Akan tetapi bila pinjaman luar negeri tersebut dipergunakan untuk
membeli barang dan jasa di dalam negeri, maka pembiayaan defisit
dengan memakai pinjaman luar negeri tersebut akan menimbulkan tekanan
inflasi. Dilain pihak, pembiayaan defisit APBN dengan penerbitan
obligasi negara akan menambah jumlah uang yang beredar dan akan
menimbulkan tekanan inflasi.
Adapun
pembiayaan defisit dengan menggunakan sumber dari pinjaman luar
negeri akan berpengaruh pada neraca pembayaran khususnya pada lalu
lintas modal pemerintah . Semakin besar jumlah pinjaman luar negeri
yang dapat ditarik, lalu lintas modal Pemerintah cenderung positif.
Adapun kinerja pemerintah dapat dilihat dari besarnya nilai lalu
lintas moneter. Nilai lalu lintas moneter yang positif menunjukkan
adanya cash inflow.
Pada
dasarnya, kebijaksanaan moneter ditujukan agar likuiditas dalam
perekonomian berada dalam jumlah yang “tepat” sehingga dapat
melancarkan transaksi perdagangan tanpa menimbulkan tekanan inflasi.

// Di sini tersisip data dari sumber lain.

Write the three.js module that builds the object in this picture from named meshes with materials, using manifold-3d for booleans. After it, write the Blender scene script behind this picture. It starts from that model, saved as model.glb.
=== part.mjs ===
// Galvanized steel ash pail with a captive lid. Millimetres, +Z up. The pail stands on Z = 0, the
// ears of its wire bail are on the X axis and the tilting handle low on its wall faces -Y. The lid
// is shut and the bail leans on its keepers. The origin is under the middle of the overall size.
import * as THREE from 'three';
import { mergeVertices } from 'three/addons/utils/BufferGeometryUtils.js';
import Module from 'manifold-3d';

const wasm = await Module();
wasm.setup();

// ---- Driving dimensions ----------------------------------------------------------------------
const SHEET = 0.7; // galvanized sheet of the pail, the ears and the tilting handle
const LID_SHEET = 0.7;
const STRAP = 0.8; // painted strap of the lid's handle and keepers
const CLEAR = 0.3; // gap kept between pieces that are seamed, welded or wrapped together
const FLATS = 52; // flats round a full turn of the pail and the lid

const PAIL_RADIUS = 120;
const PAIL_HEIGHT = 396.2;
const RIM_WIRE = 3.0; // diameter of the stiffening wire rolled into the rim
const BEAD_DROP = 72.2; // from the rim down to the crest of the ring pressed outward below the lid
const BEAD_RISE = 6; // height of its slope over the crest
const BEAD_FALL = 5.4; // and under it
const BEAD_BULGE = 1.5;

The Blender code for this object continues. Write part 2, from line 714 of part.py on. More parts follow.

Umumnya pelaksanaan pengaturan jumlah likuiditas dalam perekonomian
ini dilakukan oleh bank sentral, melalui berbagai instrumen ,
khususnya open market operations (OMOs).
Dalam
melaksanakan OMO, pada umumnya bank sentral menjual atau membeli
obligasi negara jangka panjang. Jika likuiditas dalam perekonomian
dirasakan perlu ditambah, maka bank sentral akan membeli sejumlah
obligasi negara di pasar sekunder, sehingga uang beredar bertambah,
dan dilain pihak bila bank sentral ingin mengurangi likuiditas dalam
perekonomian, bank sentral akan menjual sebagian obligasi negara yang
berada dalam portofolio bank sentral. Perlu difahami bahwa portofolio
obligasi negara di bank sentral tersebut memberikan pendapatan kepada
bank sentral berupa bunga obligasi.
Dalam
kasus Indonesia, sampai saat ini Bank Indonesia belum memiliki
obligasi negara yang dapat dipakai untuk OMO. Walaupun pemerintah
Indonesia telah menerbitkan obligasi, yang dimulai pada masa krisis
untuk rekapitalisasi bank-bank yang bermasalah, tetapi pasar sekunder
bagi obligasi negara baru pada tahap awal dan volume transaksi jual
beli di pasar sekunder tersebut masih sedikit. Selama ini Bank
Indonesia masih mempergunakan Sertifikat Bank Indonesia (SBI) untuk
melaksanakan OMOs. Disamping menimbulkan beban pada Bank Indonesia,
karena BI harus membayar bunga SBI yang cukup tinggi, jangka waktu
SBI juga sangat pendek, umumnya 1 (satu) bulan, sehingga instrumen
ini sebenarnya kurang memadai untuk dipakai dalam OMOs.